Empathy has long been regarded as one of the key foundational concepts in morality. In recent years, certain scientists studying the biological roots of morality and the inner workings of the brain have expanded the role of empathy. They argue that empathy forms the basis for much of our moral decisions and actions.

But perhaps we ought to skeptical of claims that empathy is or should be the most important  factor in morality. At least that’s what David Brooks of the New York Times argues in his latest column:

There’s a lot of truth to all this. We do have mirror neurons in our heads. People who are empathetic are more sensitive to the perspectives and sufferings of others. They are more likely to make compassionate moral judgments.

The problem comes when we try to turn feeling into action. Empathy makes you more aware of other people’s suffering, but it’s not clear it actually motivates you to take moral action or prevents you from taking immoral action.

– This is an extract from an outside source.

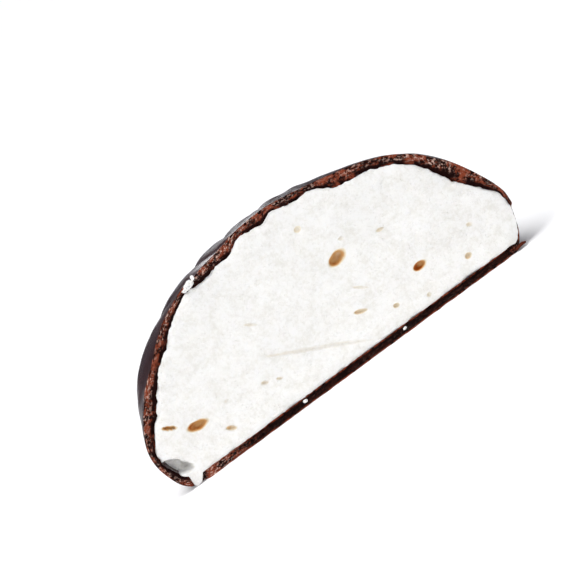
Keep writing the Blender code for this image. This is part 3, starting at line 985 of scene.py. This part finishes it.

Empathy orients you toward moral action, but it doesn’t seem to help much when that action comes at a personal cost. You may feel a pang for the homeless guy on the other side of the street, but the odds are that you are not going to cross the street to give him a dollar.

What does Brooks propose as a compliment to empathy? Read more here.

Interestingly enough, the article I posted yesterday made an even bolder claim: not that empathy is insufficient for morality, but that it might actually work against us in trying to make morally “correct” decisions.

As I said, I’ll likely have an essay on this issue soon.